I think you can get around this by running "nohup run&" not from konsole, but with "ssh <remote machine> nohup run&" from your computer or by running it directly in terminal where you are logged on via ssh... then it should survive. If I understand correctly, you are connected to the remote machine via ssh, you run konsole on remote machine and "nohup run&" is a child process of konsole. ssh timeouts, konsole is killed by SIGHUP and bash kills child processes (not with SIGHUP) as well. IMHO not a bug in nohup and something what could be reassigned to either bash, ssh or x11 - but I doubt they have any chance to fix it... Could you please confirm this solution? If so, I'll close it NOTABUG, otherwise CANTFIX ...
Not exactly. I connect to remote machine via ssh, I do not run konsole on the remote machine, I just do "nohup run&" in the shell login. If I then ctrl-d and kill the connection the job keep running fine, but if I let the ssh timeout (which I did not set since if I ssh locally between computers in my office the connection never times out) the job is killed as well. I think these two things are related somehow. However, what I describe in the original bug report is more important and only happens to applications that have their libraries in an unconventional location (like the intel compiler). This is happening to all the members of my research group. They start a nohup job and would like to logout without closing their windows and the job is gone! something weird is going on!
I'll try to reassign that to openssh, as I guess it's not fault of nohup. We'll see if that's the correct component which could act/prevent such thing, for me it looks like nohup is killed by SIGKILL, but some strace might say more about this...
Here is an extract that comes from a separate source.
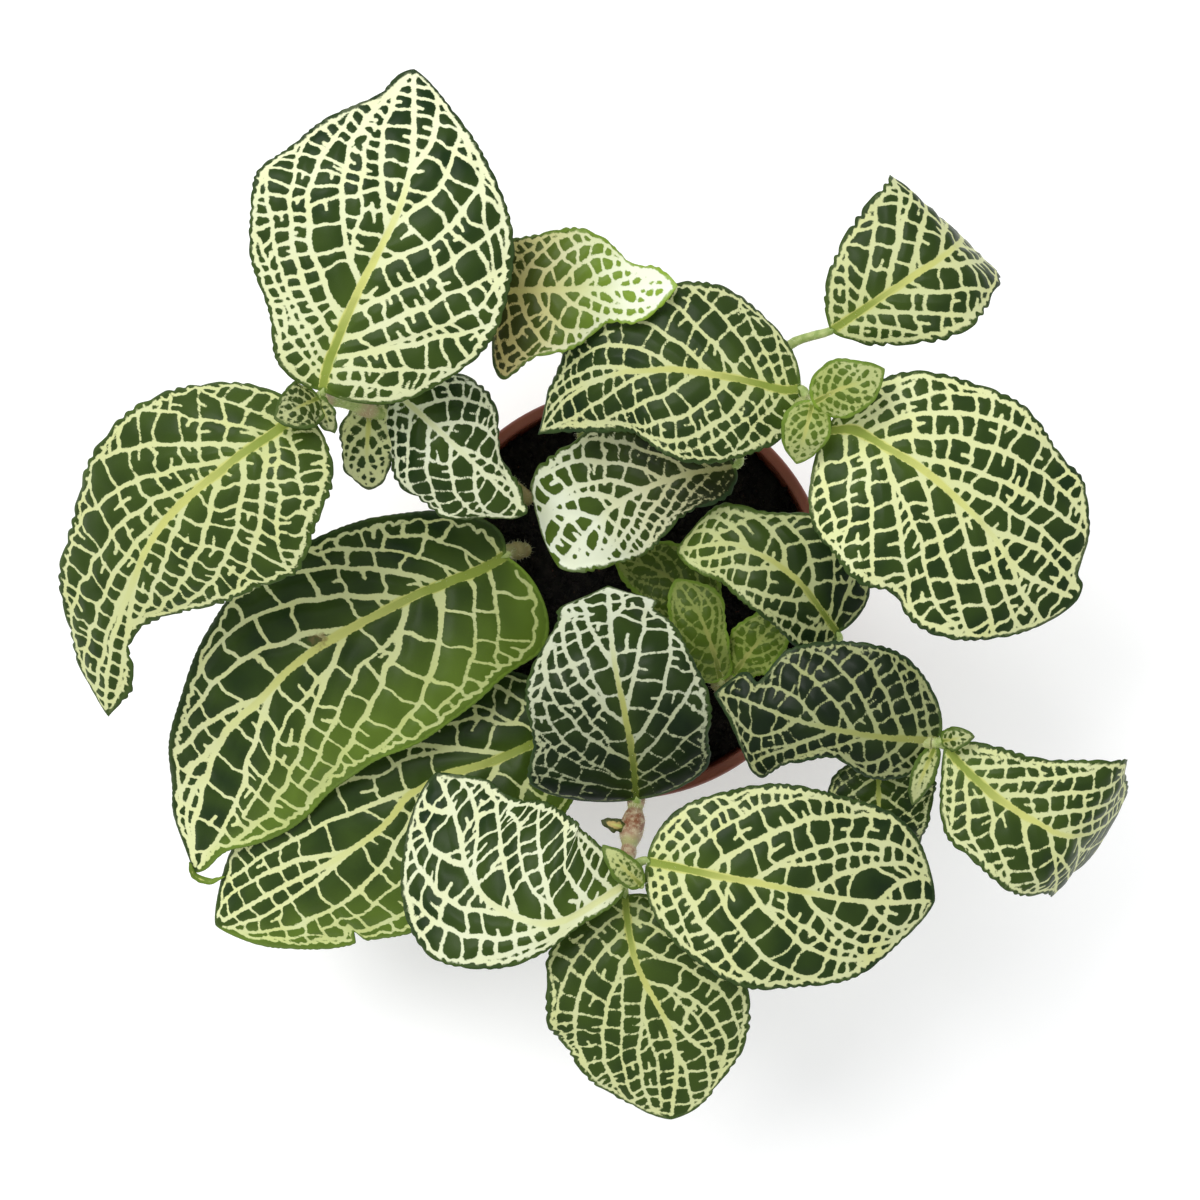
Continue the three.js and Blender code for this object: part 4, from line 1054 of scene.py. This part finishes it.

I don't think it is the openssh. I have done more testing: 1. Open konsole and run a true openmp job (not make -j4). If we now logout the job is aborted or hangs on a single cpu. . More detailed examination shows: a) If one compiles the same program to run on a single processor the job keeps running after logout/login. b) Compiling the program to link statically with all the libraries does not help. c) If I run the program via strace (still using nohup) I get thousands of lines of "sched_yield() = 0" in the strace output (in the case of crash or hang). 2, Everything works perfectly if one closes the konsole window that started the nohup job before logout. The question is what does logout do to open shells (konsole). KDE is obviously saving some information about that window to open it exactly as it was in the next login. Does it try to save the processes it is running as well? I think the key is understanding this. Thanks
This message is a reminder that Fedora 9 is nearing its end of life. Approximately 30 (thirty) days from now Fedora will stop maintaining and issuing updates for Fedora 9. It is Fedora's policy to close all bug reports from releases that are no longer maintained. At that time this bug will be closed as WONTFIX if it remains open with a Fedora 'version' of '9'. Package Maintainer: If you wish for this bug to remain open because you plan to fix it in a currently maintained version, simply change the 'version' to a later Fedora version prior to Fedora 9's end of life. Bug Reporter: Thank you for reporting this issue and we are sorry that we may not be able to fix it before Fedora 9 is end of life. If you would still like to see this bug fixed and are able to reproduce it against a later version of Fedora please change the 'version' of this bug to the applicable version. If you are unable to change the version, please add a comment here and someone will do it for you. Although we aim to fix as many bugs as possible during every release's lifetime, sometimes those efforts are overtaken by events. Often a more recent Fedora release includes newer upstream software that fixes bugs or makes them obsolete. The process we are following is described here: http://fedoraproject.org/wiki/BugZappers/HouseKeeping
Fedora 9 changed to end-of-life (EOL) status on 2009-07-10. Fedora 9 is no longer maintained, which means that it will not receive any further security or bug fix updates. As a result we are closing this bug. If you can reproduce this bug against a currently maintained version of Fedora please feel free to reopen this bug against that version. Thank you for reporting this bug and we are sorry it could not be fixed.